14 Des 2012

Menanti yang Terbaik

Beberapa hari yang lalu saya membaca status seorang teman tentang keinginan hatinya untuk berhenti bekerja dan keluar dari PNS. Terus terang saya tak menanyakan lebih lanjut kepada teman saya itu, jadi saya tak tahu apakah dia benar-benar ‘jadi’ untuk resign. Membaca statusnya, saya seolah berkaca pada diri sendiri. Saya juga sempat bimbang antara benar-benar berhenti atau kembali aktif bekerja. Pertimbangannya tentu adalah Hanif. Untuk keluar dari PNS, rasanya belum memungkinkan. Alasan pertama, saya tak sanggup mengecewakan orang tua saya. Lulus dari STAN dan bekerja sebagai PNS adalah salah satu hal yang bisa dibanggakan orang tua dari anaknya. Meski orang tua saya termasuk demokratis dalam urusan pilihan, rasa kecewa pasti akan ada kalau saya betul-betul resign. Alasan kedua adalah saya tak mau berhutang pada negara. Meski negara takkan jadi miskin hanya karena saya ‘kabur’ dari ikatan dinas, tetap saja negara masih punya ‘hak’ yang belum saya tunaikan. Membayar ikatan dinas? Yah, saat ini that’s impossible hehe...rumah aja masih ngontrak. Di sisi yang lain, saya juga merasa berat menyerahkan pengasuhan Hanif pada orang lain. Apalagi sekarang dia mulai ‘terikat’ dengan saya, ngga lagi mau dengan sembarang orang. Akhirnya saya memutuskan untuk mengajukan perpanjangan cuti di luar tanggungan negara, yang sedianya akan berakhir di bulan Februari 2013. Meski belum tentu dikabulkan, saya akan menerima apapun keputusannya nanti dan yakin itulah yang terbaik bagi kami sekeluarga.

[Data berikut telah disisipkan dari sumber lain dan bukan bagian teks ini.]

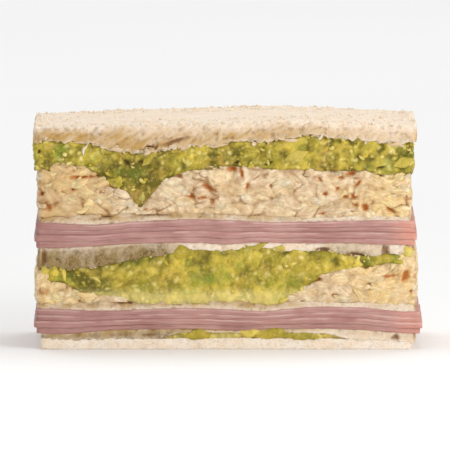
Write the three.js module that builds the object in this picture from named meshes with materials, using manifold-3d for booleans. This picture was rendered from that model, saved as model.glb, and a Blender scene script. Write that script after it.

Ada sedikit cerita saat saya mengajukan permohonan perpanjangan cuti, di mana saya bertemu langsung dengan Pak Kapusdiklat baru dan mendapat ‘pencerahan’ dari beliau. Sebenarnya beliau keberatan dengan perpanjangan cuti saya dengan alasan pusdiklat sedang kekurangan orang. Tapi beliau berjanji akan membicarakan dulu dengan pihak-pihak yang berkepentingan. Pak Kapus juga mengingatkan seandainya pun saya harus aktif kembali, saya harus menerimanya dengan ikhlas (ngga ngrundel di belakang begitu bahasanya^^). Dengan bekerja secara ikhlas dan bermanfaat bagi kepentingan yang lebih luas, niscaya Allah akan menjaga Hanif, memudahkan saya mencari pengasuh yang baik, dan mungkin memang saatnya untuk melepas Hanif agar lebih mandiri. Beliau bercerita seorang temannya, setelah dipindah jauh ke seberang pulau, malah jadi lebih sering mengobrol dengan anaknya via telepon sementara dulunya sering pulang malam dan hanya ngobrol sedikit dengan anak. Temannya itu juga semakin intensif dan khusyuk mendoakan sang anak karena merasa anaknya jauh dari jangkauan dan hanya bisa menggantungkan harapan pada Allah. Begitulah Allah memberikan hikmah di balik setiap ketentuannya. Intinya sih beliau ingin membesarkan hati saya kalau permohonan saya ditolak (naga-naganya nih). Tapi terus terang saya jadi lebih mantap menjalani apapun keputusannya nanti dan yakin Allah pasti memudahkan. Semoga Allah juga memberikan yang terbaik bagi teman-teman di luar sana –yang sedang galau ‘pengen berhenti’.